Evan Gerchkovitch, um cidadão americano de origem russa de 31 anos, foi detido pelo FSB em Iekaterinburgo, cidade na divisa entre as porções europeia e asiática do país. O órgão disse que ele estava "colhendo informações classificadas como segredo de Estado sobre uma fábrica militar".

O repórter do Wall Street Journal Evan Gerchkovitch, que foi preso na Rússia, em foto de 2021
O repórter do Wall Street Journal Evan Gerchkovitch, que foi preso na Rússia, em foto de 2021 - Dimitar Dilkoff - 24.jul.2021/AFP

Não foram apresentadas provas. O WSJ "nega veementemente as alegações do FSB e busca a imediata libertação de nosso confiável e dedicado repórter", disse o jornal em nota.

Uma corte moscovita determinou que ele fique preso pelo menos até o dia 29 de maio, quando haverá uma audiência sobre o caso. Seu advogado, Daniil Berman, disse que não teve acesso ao tribunal, que alegou já haver um representante da defesa indicado pelo Estado.

O secretário de Estado americano, Antony Blinken, criticou Moscou. "Nos mais duros termos possíveis, nós condenamos as contínuas tentativas do Kremlin de intimidar, reprimir e punir jornalistas e vozes da sociedade civil", disse, dizendo que está tentando resolver o caso.

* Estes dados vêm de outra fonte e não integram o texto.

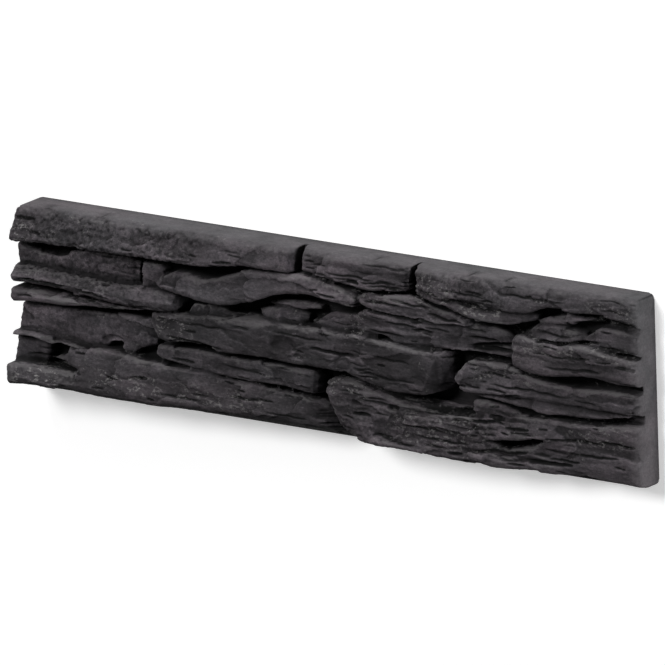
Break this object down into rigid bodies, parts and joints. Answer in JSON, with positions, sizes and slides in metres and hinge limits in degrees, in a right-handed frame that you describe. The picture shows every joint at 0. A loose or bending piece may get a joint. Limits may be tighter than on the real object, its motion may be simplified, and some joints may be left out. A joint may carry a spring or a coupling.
{
  "type": "stone cladding tile",
  "caption": "Cast concrete wall cladding tile whose face imitates dry-stacked slate ledges in deep relief, with a flat back and straight edges that butt against the next tile",
  "frame": {"origin": "centre of the flat back, with the tile lying on its back", "axes": "X runs along the tile's length, Y up its face as hung on a wall, Z out of the wall, so up in the stored pose"},
  "size_m": [0.38, 0.1, 0.032],
  "materials": {
    "concrete": "matte"
  },
  "bodies": {
    "root": {"cladding_tile": "concrete"}
  },
  "joints": []
}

Segundo a agência Reuters, o cientista político Iaroslav Chirchikov, de Iekaterinburgo, disse que foi entrevistado por Gerchkovitch há duas semanas acerca de atitudes locais ante o grupo mercenário Wagner, que luta pela Rússia na Ucrânia. Pelo relato, ele iria visitar a cidade vizinha de Níjni-Tagil, onde há uma fábrica de tanques, mas para falar com moradores sobre o Wagner. "Ele não era um inimigo da Rússia", afirmou.

É o mais grave caso do gênero envolvendo um jornalista estrangeiro desde que a Rússia invadiu a Ucrânia, em fevereiro do ano passado. Houve assédio a alguns repórteres e um grande contingente deixou o país, com suas funções sendo assumidas por russos, que já conviviam com uma crescente repressão interna à liberdade de imprensa.

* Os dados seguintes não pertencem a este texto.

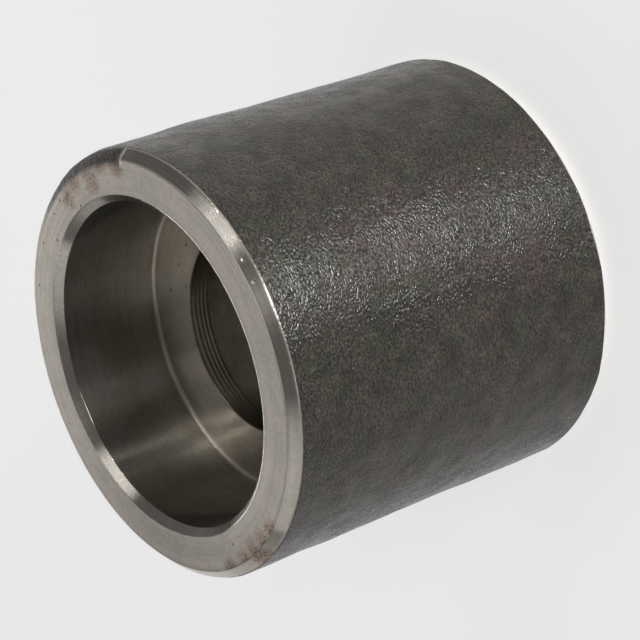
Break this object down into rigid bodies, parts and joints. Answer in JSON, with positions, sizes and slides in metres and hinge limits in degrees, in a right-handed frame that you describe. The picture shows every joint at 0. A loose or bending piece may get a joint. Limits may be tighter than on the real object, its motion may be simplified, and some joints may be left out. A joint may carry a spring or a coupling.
{
  "type": "socket weld coupling",
  "caption": "Short thick-walled steel pipe coupling with a stepped bore: a plain socket at each end takes a pipe for welding, with a narrower waterway between.",
  "frame": {"origin": "centre of the lower end face, on the bore's axis", "axes": "+Z along the bore's axis, upwards out of the upper socket; X and Y lie in the lower end face"},
  "size_m": [0.0452, 0.0452, 0.0423],
  "materials": {
    "forged_steel": "dark forged scale outside, bright turned ends and bore"
  },
  "bodies": {
    "root": {"coupling_body": "forged_steel"}
  },
  "joints": []
}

O governo de Vladimir Putin fez pouco do caso. "É um assunto do FSB", disse o porta-voz do Kremlin, Dmitri Peskov, ressaltando que tudo indicava que o jornalista havia sido "pego em flagrante". Já Maria Zakharova, porta-voz do Ministério das Relações Exteriores, afirmou que a apuração de Gerchkovitch "não era relacionada a jornalismo" e que é usual o emprego de disfarce de repórter para espionagem.

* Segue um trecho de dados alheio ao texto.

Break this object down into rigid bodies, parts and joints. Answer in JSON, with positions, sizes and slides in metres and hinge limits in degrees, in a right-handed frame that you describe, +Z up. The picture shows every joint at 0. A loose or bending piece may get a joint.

Para o Kremlin, o repórter preso se torna um ativo valioso para eventual libertação de russos detidos no exterior. Pouco antes da guerra, por exemplo, a jogadora de basquete americana Brittney Griner foi presa sob acusação de posse de drogas em um aeroporto moscovita. Ela só foi solta em dezembro, trocada pelo notório traficante de armas Viktor Bout, que cumpria 25 anos de cadeia nos EUA.

Outro americano, o ex-militar Paul Whelan, está preso desde 2018 acusado de carregar um pen drive com informações confidenciais. Em 2020, ele foi condenado a 16 anos de prisão, e afirma que foi vítima de uma armação.

"Ele é um jornalista muito bom e corajoso, não um espião. É um ataque frontal a todos os correspondentes estrangeiros que ainda trabalham na Rússia. E significa que o FSB está fora da coleira", escreveu no Twitter Andrei Soldatov, especialista em serviços de segurança que deixou a Rússia.

O FSB é o mais temido serviço de segurança russo, sendo o principal herdeiro da estrutura da antiga KGB, dissolvida após o fim da União Soviética.

Gerchkovitch trabalha na Rússia desde 2017, tendo sido empregado pelo jornal virtual The Moscow Times e pela agência de notícias francesa France Presse. Foi contratado pelo WSJ em janeiro do ano passado.

O problema para o repórter é a legislação russa, que foi endurecida brutalmente após o início do conflito. Qualquer reportagem que lide com Forças Armadas ou assuntos militares cai imediatamente no radar das autoridades, que ganharam mandato para processar qualquer um que considerem difamar o esforço de guerra.

Nesses casos, a pena pode chegar a 15 anos de cadeia. Se a acusação for de espionagem, caso do repórter, até 20 anos. Com a repressão, praticamente toda a mídia independente foi fechada na Rússia, com alguns órgãos passando a operar no exterior, como o jornal Novaia Gazeta, editado pelo prêmio Nobel da Paz Dmitri Muratov.